Nel 1990 la BBC trasmette la prima stagione di Masterchef, un talent di cucina pensato e realizzato da Frank Roddam e destinato a diventare, a partire dal 2005, il programma culinario più famoso del mondo, iproposto con – più o meno – lo stesso format da Australia, USA, Uk, India, Italia, Spagna, Canada e Filippine.
E’ sempre il Regno Unito la patria del programma di pasticceria amatoriale The Great British Bake off, più semplicemente conosciuto come Bake Off UK e riproposto in Italia su Realtime con la conduzione di Benedetta Parodi e i giudizi pasticceri di Ernst Knam e Clelia d’Onofrio.
La diffusione ed il successo di questi programmi è immensa. Chiunque sa di chi si sta parlando quando si nomina Joe Bastianich, e, se non per il fatto di essere un giudice di Masterchef sin dalla prima edizione, per l’esilarante imitazione di Maurizio Crozza.
Ai miei tempi, e parlo di una decina di anni fa o poco più, l’unico programma di cucina di cui si sentisse parlare in Italia, (ma di cui parlavano soprattutto le nonne) era La Prova del Cuoco, in onda su Rai uno tutti i giorni alle 12. Poi sono arrivati i Menù di Benedetta su Mediaset e Cuochi e Fiamme su La7.
La cucina, e parlo di una cucina di alto livello, con una ricercatissima scelta di ingredienti e abbinamenti arditi,
spesso al limite dell’immaginabile, è diventata un fenomeno pop di cui riesce agevolmente a parlare anche chi una padella sul fuoco non l’ha mai messa.
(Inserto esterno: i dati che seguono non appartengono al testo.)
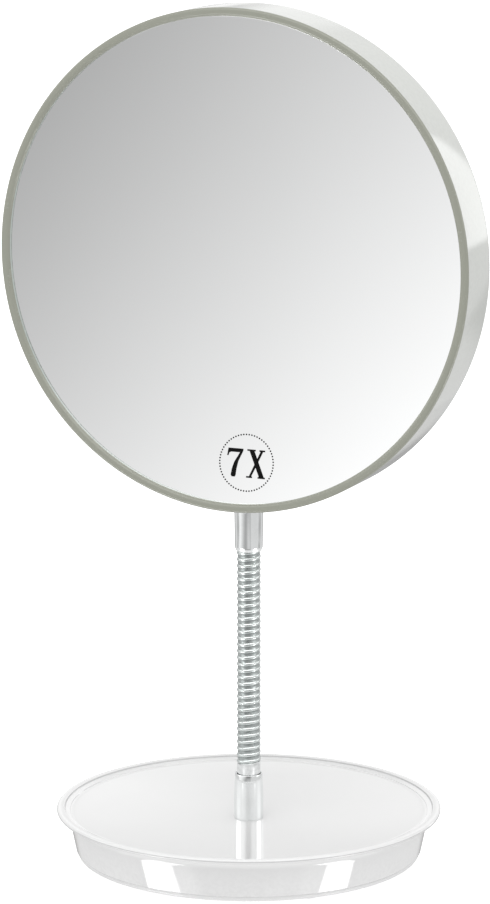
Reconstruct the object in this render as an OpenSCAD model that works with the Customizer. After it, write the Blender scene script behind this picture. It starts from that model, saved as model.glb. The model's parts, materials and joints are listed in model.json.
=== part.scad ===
// Table magnifying mirror: a round concave mirror in a drum housing, carried by a two-wire
// gooseneck between two ferrules, on a weighted tray base. The mirror faces -Y.

/* [Head] */
// Outer diameter of the mirror housing
head_d = 185; // [170:1:200]
// Depth of the head, from the front lip to the back edge
head_depth = 24.7; // [23.5:0.1:27]
// How far the front lip stands in front of the neck's axis
face_offset = 18; // [17:0.1:19]
// How far the back is domed
back_dome = 2; // [1:0.1:4]
// Radius of the rounded back edge
back_round = 3.5; // [3:0.1:5]
// Wall thickness of the housing
head_wall = 2.2; // [2:0.1:2.6]
// Width of the front lip
lip_w = 3.2; // [2.8:0.1:3.6]
// Radius of curvature of the concave mirror
mirror_curve_r = 580; // [500:10:900]
// Thickness of the mirror glass
glass_t = 3; // [2:0.1:3.2]
// How far the glass edge is set back behind the front lip
glass_recess = 2.5; // [2:0.1:3]
// Diameter of the magnification mark
mark_d = 22; // [16:0.5:26]
// Distance of the mark's centre from the edge of the visible glass
mark_inset = 14.8; // [12:0.1:30]

/* [Neck] */
// Outer diameter of the gooseneck
coil_d = 9; // [8.8:0.1:9.1]
// Diameter of its round wire
wire_d = 1.7; // [1.5:0.05:1.7]
// Distance from one turn to the next
coil_pitch = 2.5; // [2.45:0.05:2.8]
// Number of joints that stand for the bending neck
joint_count = 11; // [9:2:11]
// Diameter of the upper ferrule at its lower end
upper_ferrule_d = 10.4; // [10.2:0.1:10.8]
// Length of the upper ferrule
upper_ferrule_h = 16.5; // [14:0.1:22]
// Diameter of the lower ferrule at its foot
lower_ferrule_d = 11.1; // [11:0.1:12]
// Length of the lower ferrule
lower_ferrule_h = 17.5; // [16:0.5:20]

/* [Base] */
// Outer diameter of the tray's rim
base_d = 144; // [142:1:160]
// Height of the rim above the table
base_h = 18.8; // [18.8:0.2:20]
// Height of the dished floor at its centre
dish_z = 13.7; // [13.2:0.1:13.9]
// Diameter of the dished floor
dish_d = 133.8; // [132.8:0.1:134.4]
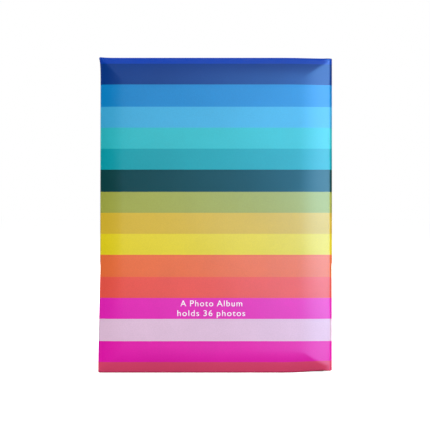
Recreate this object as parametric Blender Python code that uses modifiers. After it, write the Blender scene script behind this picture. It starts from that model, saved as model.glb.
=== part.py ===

Per questo e per l’immensa diffusione che la passione per la cucina sta avendo (si consideri anche la fortuna del geniale supermercato d’elite di Oscar Farinetti, meglio conosciuto come Eataly), i fornelli sono arrivati anche sul grande schermo e, insieme con loro, i magnetici occhi blu di Bradley Cooper.
Il segreto del successo o “Burnt” in lingua originale, di John Wells, racconta di uno chef stellato che ha l’ambizione mista ad un forte desiderio di rivalsa, di prendere la terza stella Michelin. Per fare ciò, mette insieme una squadra di cuochi (con Omar Sy, Riccardo Scamarcio, Sienna Miller), con i quali era solito cucinare prima di andare in esilio volontario a New Orleans.
Il film mostra ambienti minimali ed elegantissimi dove si preparano piatti sotto vuoto, ritmi forsennati in vere e proprie cucine da incubo, composizioni culinarie su servizi di ceramica e fiori decorativi.
Mi sono chiesta cosa spinga milioni di spettatori a guardare anno dopo anno le stesse dinamiche dei talent di cucina e ad ascoltare le stesse critiche umilianti di giudici poco sensibili su concorrenti agguerriti. Mi sono chiesta perché il film con Bradley Cooper mi sia piaciuto tanto, sebbene non racconti una storia particolarmente coinvolgente se si esclude il sentimento di rendenzione mista a follia che anima gli scatti d’ira del protagonista e che lo rendono interessante.
La risposta che mi sono data è che la cucina non è più soltanto semplice veicolo di nutrimento, ma è diventata una forma d’arte, qualcosa di bello e ammirabile con tutti e cinque i sensi insieme. Diventa l’aroma di alimenti serviti come espressione artistica tramite un ricercato impiattamento, diventa gusto e tatto estremi che si fondono nell’assaggio. Diventa non solo un condividere di bellezza e gusto, ma anche un inesauribile argomento di conversazione.
D’altronde, nove volte su dieci, il sabato sera a cena con gli amici, si finisce sempre a parlare dell’esperienza gourmet che abbiamo fatto durante la settimana e dei locali nuovi e ricercatissimi che hanno appena aperto e nei quali abbiamo avuto la fortuna di aver già cenato.
Mi sembra che di quel panem et circenses che distraeva i sudditi dalla fine dell’impero romano, i tempi non siano poi cambiati così tanto.